Cardinal Robert Sarah has asked Pope Francis to reinstate the celebration of private Masses at the side altars in St. Peter’s Basilica, after individual Masses were suspended earlier this month in favor of concelebration.

“I humbly beg the Holy Father to order the withdrawal of the recent norms issued by the secretariat of state,” Cardinal Sarah wrote in an essay published Monday on the blog of Vatican journalist Sandro Magister.

The cardinal said the new norms “are as lacking in justice as in love, do not correspond to the truth or the law, do not facilitate but rather endanger the decorum of the celebration, devout participation in the Mass, and the freedom of the children of God.”

Sarah, prefect emeritus of the Vatican’s Congregation for Divine Worship, joins Cardinals Raymond Burke, Gerhard Muller, and Walter Brandmuller, in publicly voicing disagreement with the ban on individual Masses, which went into effect March 22.

The new protocols, which were decreed by the First Section of the Secretariat of State, said priests will be invited to take part in several concelebrated Masses at St. Peter’s every day, but will not be permitted to offer private Masses at the basilica’s many side altars.

It was a long-standing custom in the basilica that priests would offer individual Masses in the early morning hours at some of the side altars in the basilica. Sometimes priests said the Mass alone or with only a deacon, and other times they would be accompanied by small groups of Catholics.

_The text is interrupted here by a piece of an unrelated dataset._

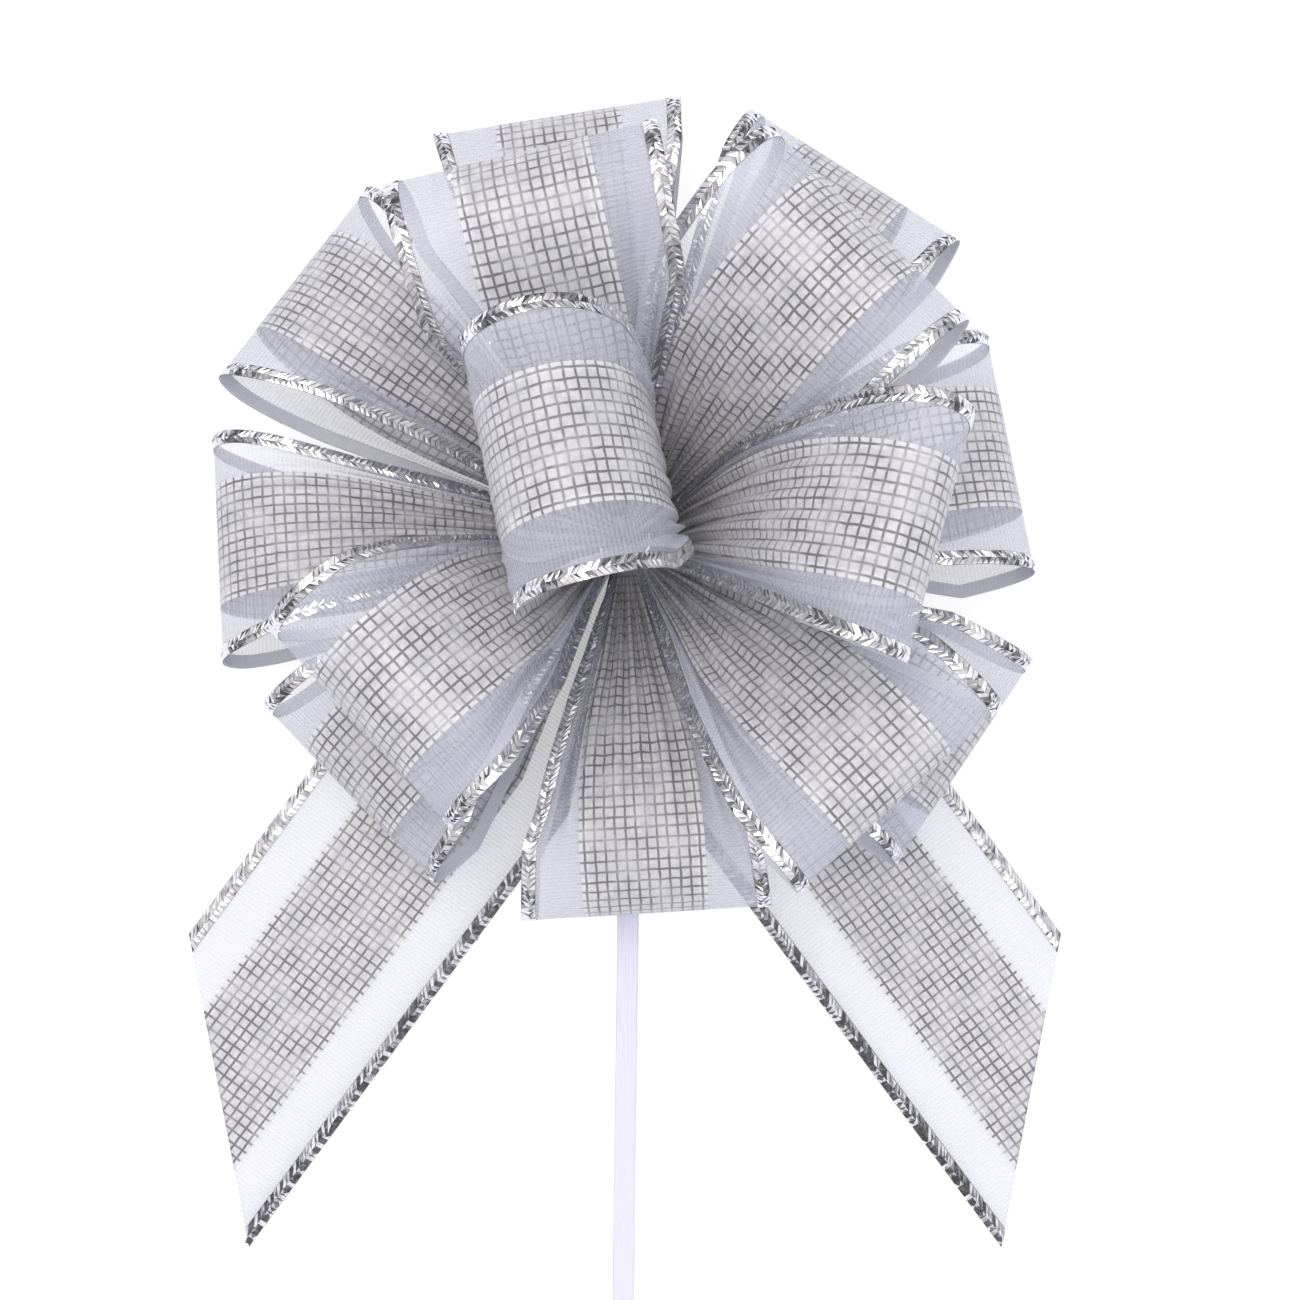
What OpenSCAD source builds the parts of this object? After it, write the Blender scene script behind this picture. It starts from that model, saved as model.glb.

Priests traveling with pilgrim groups were also permitted to reserve an altar for a private Mass.

There are a total of 45 altars and 11 chapels in St. Peter’s Basilica.

In his essay, Cardinal Sarah asked if it was necessary to break this “ancient and venerable custom,” writing, “does such a decision really produce greater good for the Church and greater decorum in the liturgy?”

The cardinal said “the main, not to say the only, role of an altar is in fact that the Eucharistic sacrifice be offered on it.”

“The presence of the relics of the saints under the altars has a biblical, theological, liturgical, and spiritual value of such magnitude that there is no need even to mention them,” he added. “With the new norms the altars of St. Peter’s are destined to serve, except one day a year, only as tombs of saints, if not as mere works of art. Those altars, instead, must live, and their life is the daily celebration of the Holy Mass.”

Sarah also recalled that, over the centuries, there have been many saints who offered Mass at St. Peter’s Basilica when they were in Rome.

He questioned why this experience is now being denied to “the saints of today -- who thank God exist, are among us, and visit Rome at least from time to time.”

Cardinal Sarah referenced canon 902 of the Code of Canon Law, which refers to “Sacrosanctum concilium” no. 57, and “guarantees priests the possibility of personally celebrating the Eucharist.”

He also noted that there are priests who come to Rome and do not speak Italian, and who would therefore find it difficult to concelebrate one of the official Masses at St. Peter’s Basilica, as the new norms dictate.

The cardinal quoted the decree “Presbyterorum ordinis,” from the Second Vatican Council, which says: “In the mystery of the Eucharistic Sacrifice, in which priests fulfill their greatest task, the work of our redemption is being constantly carried on; and hence the daily celebration of Mass is strongly urged, since even if there cannot be present a number of the faithful, it is still an act of Christ and of the Church.”

“Not only is it confirmed here that, even when the priest celebrates without the people, the Mass remains an act of Christ and of the Church, but its daily celebration is also recommended,” Sarah commented.

“When possible, community celebration is preferred, but individual celebration by a priest remains the work of Christ and the Church. The magisterium not only does not prohibit it, but approves it, and recommends that priests celebrate Holy Mass every day, because from every Mass there flows a great quantity of graces for the whole world,” he said.

Pope Francis accepted Cardinal Sarah's resignation as prefect of the Congregation for Divine Worship and the Discipline of the Sacraments on Feb. 20, after Sarah turned 75 in June 2020.